§ **Set exercise**: Repeat exactly, and only, the lines below starting at the line that contains "for (t = [LARGE, SMALL])" and ending at the line that contains "points = [vertex.co", inclusive of both.

§ **Provided records**:

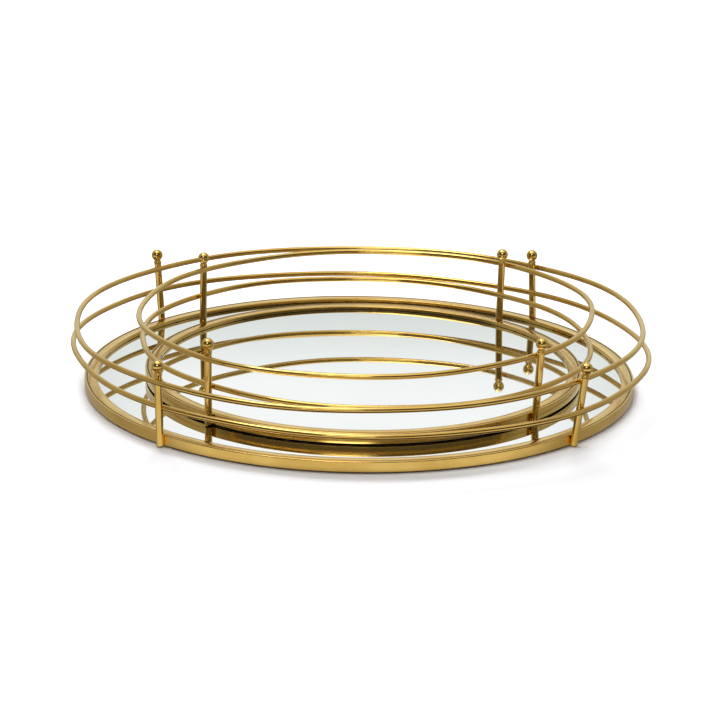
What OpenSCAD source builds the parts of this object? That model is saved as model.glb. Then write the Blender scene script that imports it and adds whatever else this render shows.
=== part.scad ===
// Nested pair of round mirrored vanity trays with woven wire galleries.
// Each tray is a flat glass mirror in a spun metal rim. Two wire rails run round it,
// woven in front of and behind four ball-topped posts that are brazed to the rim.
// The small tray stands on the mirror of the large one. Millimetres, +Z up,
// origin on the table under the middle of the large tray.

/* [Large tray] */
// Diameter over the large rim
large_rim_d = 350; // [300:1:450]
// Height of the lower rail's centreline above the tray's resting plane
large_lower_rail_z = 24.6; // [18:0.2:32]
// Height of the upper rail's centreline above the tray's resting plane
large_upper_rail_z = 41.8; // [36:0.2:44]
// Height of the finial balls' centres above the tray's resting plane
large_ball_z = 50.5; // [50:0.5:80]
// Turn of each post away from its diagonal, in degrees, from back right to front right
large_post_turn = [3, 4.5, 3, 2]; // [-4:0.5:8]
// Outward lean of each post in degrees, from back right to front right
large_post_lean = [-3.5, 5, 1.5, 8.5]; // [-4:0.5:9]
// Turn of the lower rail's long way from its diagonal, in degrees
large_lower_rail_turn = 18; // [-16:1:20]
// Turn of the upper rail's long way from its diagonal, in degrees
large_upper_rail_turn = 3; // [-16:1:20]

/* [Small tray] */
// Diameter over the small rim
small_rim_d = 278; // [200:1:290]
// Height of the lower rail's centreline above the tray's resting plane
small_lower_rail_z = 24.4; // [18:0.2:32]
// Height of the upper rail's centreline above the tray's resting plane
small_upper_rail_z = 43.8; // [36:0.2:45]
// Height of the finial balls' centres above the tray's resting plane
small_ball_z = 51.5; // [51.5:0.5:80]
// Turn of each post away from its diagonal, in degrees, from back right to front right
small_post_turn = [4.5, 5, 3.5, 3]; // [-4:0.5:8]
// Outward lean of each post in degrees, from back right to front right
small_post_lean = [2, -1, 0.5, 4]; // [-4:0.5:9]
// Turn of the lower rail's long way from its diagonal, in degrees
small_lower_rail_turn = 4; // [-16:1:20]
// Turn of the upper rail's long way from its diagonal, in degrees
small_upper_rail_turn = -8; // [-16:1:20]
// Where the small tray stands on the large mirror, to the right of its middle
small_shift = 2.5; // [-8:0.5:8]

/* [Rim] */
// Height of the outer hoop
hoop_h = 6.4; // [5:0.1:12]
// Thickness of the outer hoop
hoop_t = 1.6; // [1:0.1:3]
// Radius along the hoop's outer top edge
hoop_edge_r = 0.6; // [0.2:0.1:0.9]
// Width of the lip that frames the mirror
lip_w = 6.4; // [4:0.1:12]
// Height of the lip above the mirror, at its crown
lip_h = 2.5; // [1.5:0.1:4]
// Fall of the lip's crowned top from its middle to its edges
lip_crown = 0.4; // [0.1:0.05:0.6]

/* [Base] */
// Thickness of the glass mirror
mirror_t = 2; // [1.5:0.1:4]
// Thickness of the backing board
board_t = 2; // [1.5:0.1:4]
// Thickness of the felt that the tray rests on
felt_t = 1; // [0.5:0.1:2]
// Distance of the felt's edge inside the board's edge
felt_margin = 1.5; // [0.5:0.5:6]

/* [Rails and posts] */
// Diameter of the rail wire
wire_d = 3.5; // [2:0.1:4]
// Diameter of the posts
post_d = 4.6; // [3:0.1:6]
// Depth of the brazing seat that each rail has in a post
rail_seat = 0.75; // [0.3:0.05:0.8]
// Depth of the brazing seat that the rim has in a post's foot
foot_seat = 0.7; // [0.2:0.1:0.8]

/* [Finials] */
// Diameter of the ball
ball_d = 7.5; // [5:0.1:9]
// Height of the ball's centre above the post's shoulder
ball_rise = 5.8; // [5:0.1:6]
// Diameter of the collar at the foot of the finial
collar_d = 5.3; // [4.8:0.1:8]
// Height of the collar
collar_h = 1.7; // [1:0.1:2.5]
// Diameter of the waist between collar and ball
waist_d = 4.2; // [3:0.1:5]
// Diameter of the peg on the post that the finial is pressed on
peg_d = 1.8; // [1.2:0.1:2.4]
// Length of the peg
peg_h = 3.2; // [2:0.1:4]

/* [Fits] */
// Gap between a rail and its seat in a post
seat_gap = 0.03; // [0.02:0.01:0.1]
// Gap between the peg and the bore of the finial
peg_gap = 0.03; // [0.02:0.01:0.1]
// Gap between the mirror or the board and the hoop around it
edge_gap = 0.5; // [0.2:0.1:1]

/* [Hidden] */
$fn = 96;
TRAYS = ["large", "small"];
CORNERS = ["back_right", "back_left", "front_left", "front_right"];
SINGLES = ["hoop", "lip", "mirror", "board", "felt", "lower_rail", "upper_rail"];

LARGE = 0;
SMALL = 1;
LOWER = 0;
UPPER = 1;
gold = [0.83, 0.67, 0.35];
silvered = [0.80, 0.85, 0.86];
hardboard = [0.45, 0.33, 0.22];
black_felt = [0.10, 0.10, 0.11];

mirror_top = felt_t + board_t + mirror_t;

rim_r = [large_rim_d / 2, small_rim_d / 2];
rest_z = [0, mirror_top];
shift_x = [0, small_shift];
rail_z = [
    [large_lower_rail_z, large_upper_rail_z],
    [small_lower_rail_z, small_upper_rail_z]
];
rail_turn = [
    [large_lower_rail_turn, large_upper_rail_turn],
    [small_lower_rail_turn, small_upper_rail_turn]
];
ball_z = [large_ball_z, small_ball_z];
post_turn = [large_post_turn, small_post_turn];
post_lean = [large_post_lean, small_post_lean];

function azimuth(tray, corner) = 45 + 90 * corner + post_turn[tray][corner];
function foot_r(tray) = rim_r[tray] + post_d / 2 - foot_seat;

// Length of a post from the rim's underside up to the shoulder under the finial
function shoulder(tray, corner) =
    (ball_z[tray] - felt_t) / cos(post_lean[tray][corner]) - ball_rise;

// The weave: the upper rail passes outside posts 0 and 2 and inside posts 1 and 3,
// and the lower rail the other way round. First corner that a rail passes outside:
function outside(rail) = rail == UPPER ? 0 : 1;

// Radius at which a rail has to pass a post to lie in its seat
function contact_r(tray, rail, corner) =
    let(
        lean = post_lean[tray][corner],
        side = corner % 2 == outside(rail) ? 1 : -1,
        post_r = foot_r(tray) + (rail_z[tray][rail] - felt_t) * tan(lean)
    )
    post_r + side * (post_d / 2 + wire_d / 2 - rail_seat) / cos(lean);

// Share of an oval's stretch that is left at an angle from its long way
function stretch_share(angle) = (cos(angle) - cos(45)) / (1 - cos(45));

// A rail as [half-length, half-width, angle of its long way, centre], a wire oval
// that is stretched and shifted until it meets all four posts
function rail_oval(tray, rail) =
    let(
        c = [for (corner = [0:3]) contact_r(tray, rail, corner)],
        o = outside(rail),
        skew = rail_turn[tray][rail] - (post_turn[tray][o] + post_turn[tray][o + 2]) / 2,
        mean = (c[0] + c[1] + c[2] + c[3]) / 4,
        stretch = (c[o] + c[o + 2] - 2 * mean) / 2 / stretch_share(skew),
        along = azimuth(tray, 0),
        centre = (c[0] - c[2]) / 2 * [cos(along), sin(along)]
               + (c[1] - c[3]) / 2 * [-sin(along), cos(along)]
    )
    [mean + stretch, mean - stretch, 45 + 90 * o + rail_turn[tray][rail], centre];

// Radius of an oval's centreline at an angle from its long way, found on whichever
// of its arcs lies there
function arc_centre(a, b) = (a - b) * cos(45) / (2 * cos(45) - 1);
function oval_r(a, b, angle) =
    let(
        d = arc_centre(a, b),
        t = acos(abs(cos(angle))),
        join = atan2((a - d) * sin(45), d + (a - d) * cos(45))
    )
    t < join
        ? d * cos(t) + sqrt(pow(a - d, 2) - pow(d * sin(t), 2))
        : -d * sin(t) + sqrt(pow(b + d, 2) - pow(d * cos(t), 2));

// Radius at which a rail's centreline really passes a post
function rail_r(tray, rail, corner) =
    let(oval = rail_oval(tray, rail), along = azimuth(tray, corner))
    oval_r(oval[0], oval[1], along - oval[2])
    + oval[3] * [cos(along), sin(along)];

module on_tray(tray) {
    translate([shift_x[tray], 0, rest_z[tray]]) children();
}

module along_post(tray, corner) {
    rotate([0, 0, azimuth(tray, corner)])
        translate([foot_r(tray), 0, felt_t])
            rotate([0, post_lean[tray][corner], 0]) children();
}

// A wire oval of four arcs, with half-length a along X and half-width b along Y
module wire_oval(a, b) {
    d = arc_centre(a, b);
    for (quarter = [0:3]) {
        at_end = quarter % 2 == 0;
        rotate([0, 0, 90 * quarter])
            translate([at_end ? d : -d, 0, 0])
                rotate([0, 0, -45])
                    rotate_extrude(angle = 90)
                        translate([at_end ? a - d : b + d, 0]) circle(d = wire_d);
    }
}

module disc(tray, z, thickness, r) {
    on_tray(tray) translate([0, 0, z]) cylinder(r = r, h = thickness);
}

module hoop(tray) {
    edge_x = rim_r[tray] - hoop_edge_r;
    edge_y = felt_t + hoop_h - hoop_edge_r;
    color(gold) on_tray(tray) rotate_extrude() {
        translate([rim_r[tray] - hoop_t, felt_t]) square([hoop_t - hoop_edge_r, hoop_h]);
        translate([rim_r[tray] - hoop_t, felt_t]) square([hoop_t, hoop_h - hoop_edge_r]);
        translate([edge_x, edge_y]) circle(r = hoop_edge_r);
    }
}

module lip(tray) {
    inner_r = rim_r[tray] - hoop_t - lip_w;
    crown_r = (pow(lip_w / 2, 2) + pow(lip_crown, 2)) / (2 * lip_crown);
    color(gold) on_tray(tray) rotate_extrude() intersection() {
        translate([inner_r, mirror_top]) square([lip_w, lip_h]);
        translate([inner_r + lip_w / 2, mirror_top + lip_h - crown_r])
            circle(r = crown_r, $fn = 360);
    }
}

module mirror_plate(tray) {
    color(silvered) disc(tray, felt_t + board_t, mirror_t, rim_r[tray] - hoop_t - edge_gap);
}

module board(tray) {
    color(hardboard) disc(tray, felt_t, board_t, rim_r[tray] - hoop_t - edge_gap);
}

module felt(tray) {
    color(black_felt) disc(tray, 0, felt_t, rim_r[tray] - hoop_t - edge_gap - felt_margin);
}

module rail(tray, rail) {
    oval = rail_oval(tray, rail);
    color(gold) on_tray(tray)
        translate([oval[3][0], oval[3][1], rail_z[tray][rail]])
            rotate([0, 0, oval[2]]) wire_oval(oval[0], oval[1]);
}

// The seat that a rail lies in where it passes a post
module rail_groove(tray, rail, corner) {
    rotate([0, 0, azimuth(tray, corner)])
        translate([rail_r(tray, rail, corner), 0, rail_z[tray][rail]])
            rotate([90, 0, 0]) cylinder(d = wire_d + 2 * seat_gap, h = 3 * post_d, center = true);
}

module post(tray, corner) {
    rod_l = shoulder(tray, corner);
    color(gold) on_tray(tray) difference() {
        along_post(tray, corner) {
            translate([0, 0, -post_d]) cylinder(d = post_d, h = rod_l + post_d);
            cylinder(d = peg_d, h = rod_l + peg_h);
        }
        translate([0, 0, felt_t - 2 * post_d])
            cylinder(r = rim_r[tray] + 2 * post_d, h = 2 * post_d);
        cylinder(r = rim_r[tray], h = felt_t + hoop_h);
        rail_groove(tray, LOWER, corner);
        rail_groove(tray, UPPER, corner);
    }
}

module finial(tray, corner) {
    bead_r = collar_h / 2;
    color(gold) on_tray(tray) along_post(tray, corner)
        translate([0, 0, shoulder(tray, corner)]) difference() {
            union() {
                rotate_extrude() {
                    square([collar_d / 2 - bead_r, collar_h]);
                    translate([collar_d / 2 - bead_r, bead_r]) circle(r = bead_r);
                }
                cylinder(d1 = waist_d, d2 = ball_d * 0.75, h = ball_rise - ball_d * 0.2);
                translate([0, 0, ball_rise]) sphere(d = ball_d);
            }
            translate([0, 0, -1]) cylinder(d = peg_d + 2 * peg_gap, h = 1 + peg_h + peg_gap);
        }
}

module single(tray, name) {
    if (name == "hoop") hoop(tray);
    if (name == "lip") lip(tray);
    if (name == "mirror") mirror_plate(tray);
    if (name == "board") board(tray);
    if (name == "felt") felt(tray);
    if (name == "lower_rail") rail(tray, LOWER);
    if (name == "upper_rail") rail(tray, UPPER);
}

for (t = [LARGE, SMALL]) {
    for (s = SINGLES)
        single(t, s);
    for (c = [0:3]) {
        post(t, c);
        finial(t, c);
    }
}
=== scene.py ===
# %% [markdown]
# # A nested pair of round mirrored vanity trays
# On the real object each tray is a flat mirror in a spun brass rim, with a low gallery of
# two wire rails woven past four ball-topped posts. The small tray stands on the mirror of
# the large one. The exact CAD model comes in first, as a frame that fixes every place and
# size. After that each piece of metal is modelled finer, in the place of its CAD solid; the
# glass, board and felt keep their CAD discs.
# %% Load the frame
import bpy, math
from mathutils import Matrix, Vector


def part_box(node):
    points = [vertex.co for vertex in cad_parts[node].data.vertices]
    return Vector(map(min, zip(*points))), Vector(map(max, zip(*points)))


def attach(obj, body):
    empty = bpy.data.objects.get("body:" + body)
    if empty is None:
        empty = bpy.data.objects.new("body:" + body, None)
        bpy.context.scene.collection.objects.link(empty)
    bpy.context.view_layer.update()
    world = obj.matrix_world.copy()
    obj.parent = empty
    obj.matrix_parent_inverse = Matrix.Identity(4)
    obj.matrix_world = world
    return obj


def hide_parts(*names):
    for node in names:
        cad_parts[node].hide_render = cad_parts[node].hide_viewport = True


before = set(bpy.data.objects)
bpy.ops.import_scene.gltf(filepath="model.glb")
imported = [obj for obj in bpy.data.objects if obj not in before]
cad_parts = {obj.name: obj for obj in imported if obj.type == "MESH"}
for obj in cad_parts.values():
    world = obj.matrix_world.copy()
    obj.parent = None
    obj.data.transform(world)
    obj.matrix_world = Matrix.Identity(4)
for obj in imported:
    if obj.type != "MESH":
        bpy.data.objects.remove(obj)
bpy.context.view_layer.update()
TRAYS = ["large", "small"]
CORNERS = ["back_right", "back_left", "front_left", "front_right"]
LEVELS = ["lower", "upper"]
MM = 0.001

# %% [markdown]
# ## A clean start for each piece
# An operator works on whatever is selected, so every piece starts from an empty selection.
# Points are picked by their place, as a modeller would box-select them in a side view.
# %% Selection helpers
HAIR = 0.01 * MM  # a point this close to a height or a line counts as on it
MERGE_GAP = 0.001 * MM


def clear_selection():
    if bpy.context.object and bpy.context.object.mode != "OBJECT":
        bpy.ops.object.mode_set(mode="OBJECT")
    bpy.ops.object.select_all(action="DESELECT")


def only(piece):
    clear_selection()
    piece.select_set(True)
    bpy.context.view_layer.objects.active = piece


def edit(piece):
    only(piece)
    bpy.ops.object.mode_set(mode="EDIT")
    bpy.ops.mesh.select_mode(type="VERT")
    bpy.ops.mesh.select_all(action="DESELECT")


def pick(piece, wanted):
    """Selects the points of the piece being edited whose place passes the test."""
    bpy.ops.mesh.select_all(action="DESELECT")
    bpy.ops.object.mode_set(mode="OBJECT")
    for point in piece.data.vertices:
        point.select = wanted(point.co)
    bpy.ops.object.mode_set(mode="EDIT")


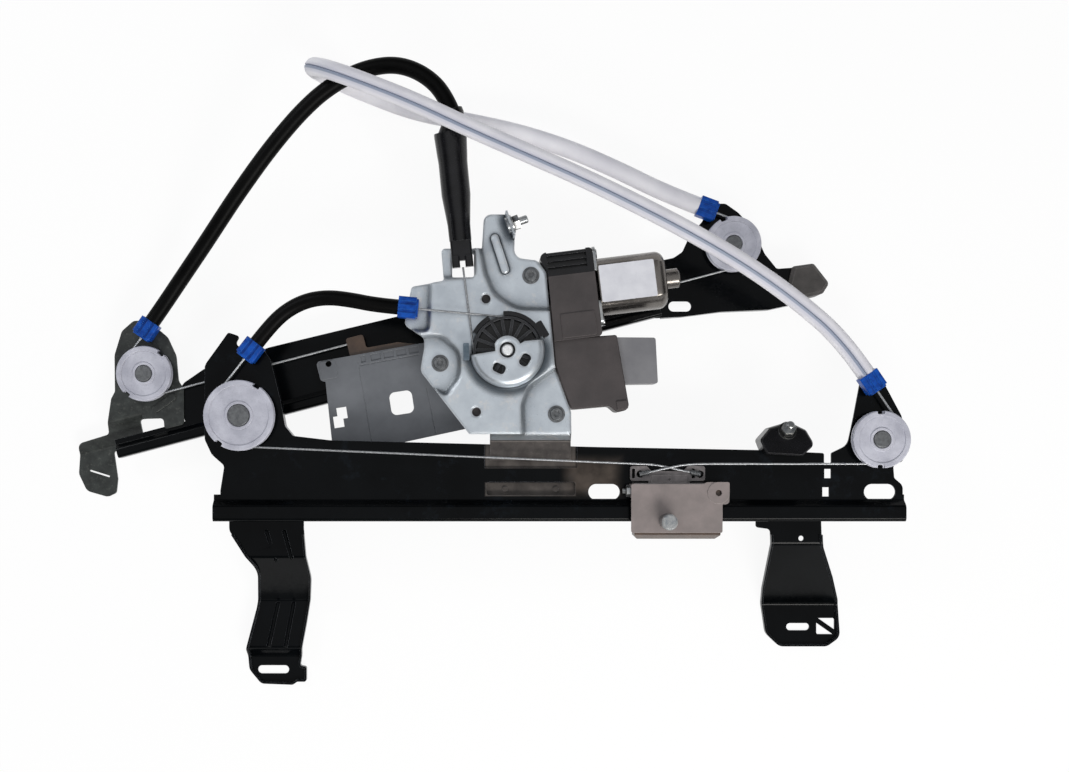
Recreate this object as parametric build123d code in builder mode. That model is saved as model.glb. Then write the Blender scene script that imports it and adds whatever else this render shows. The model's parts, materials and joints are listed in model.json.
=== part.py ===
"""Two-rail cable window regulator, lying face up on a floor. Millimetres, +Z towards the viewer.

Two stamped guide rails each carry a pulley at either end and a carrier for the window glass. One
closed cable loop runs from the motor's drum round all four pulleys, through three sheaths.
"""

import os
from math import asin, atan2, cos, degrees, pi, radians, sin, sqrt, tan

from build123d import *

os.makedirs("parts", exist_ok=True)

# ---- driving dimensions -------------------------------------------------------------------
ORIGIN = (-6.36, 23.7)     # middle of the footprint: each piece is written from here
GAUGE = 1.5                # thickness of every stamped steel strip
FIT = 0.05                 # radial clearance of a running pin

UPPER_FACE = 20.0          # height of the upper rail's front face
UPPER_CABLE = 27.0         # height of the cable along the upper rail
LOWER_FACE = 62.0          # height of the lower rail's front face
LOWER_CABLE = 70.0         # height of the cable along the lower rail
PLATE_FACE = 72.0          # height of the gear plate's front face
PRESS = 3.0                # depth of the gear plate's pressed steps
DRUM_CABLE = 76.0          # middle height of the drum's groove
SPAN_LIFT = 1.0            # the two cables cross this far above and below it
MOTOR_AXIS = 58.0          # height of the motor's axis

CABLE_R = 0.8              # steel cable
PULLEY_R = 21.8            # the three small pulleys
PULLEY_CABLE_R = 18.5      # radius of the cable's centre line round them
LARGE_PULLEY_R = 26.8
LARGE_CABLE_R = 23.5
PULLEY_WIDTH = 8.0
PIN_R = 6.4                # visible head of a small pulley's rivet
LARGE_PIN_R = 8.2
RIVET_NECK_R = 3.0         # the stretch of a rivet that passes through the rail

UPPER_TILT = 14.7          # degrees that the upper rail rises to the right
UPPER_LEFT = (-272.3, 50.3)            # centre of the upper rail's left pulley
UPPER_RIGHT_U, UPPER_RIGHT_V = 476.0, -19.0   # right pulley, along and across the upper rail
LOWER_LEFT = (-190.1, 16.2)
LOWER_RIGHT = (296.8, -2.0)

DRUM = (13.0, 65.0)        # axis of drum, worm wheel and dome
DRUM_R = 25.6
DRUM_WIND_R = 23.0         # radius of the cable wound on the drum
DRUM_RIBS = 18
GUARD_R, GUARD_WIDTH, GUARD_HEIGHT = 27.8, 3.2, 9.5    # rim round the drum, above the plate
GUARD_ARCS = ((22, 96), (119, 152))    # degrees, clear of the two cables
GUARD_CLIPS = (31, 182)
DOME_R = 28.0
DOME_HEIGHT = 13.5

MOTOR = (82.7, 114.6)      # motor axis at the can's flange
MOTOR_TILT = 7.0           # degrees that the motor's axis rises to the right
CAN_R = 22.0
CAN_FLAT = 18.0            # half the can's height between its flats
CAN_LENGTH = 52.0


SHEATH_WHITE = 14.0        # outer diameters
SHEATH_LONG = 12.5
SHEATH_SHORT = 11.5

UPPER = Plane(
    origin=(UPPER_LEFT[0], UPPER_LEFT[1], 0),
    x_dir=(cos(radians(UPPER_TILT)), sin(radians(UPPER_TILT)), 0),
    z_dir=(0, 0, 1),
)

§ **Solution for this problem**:
for (t = [LARGE, SMALL]) {
    for (s = SINGLES)
        single(t, s);
    for (c = [0:3]) {
        post(t, c);
        finial(t, c);
    }
}
=== scene.py ===
# %% [markdown]
# # A nested pair of round mirrored vanity trays
# On the real object each tray is a flat mirror in a spun brass rim, with a low gallery of
# two wire rails woven past four ball-topped posts. The small tray stands on the mirror of
# the large one. The exact CAD model comes in first, as a frame that fixes every place and
# size. After that each piece of metal is modelled finer, in the place of its CAD solid; the
# glass, board and felt keep their CAD discs.
# %% Load the frame
import bpy, math
from mathutils import Matrix, Vector


def part_box(node):
    points = [vertex.co for vertex in cad_parts[node].data.vertices]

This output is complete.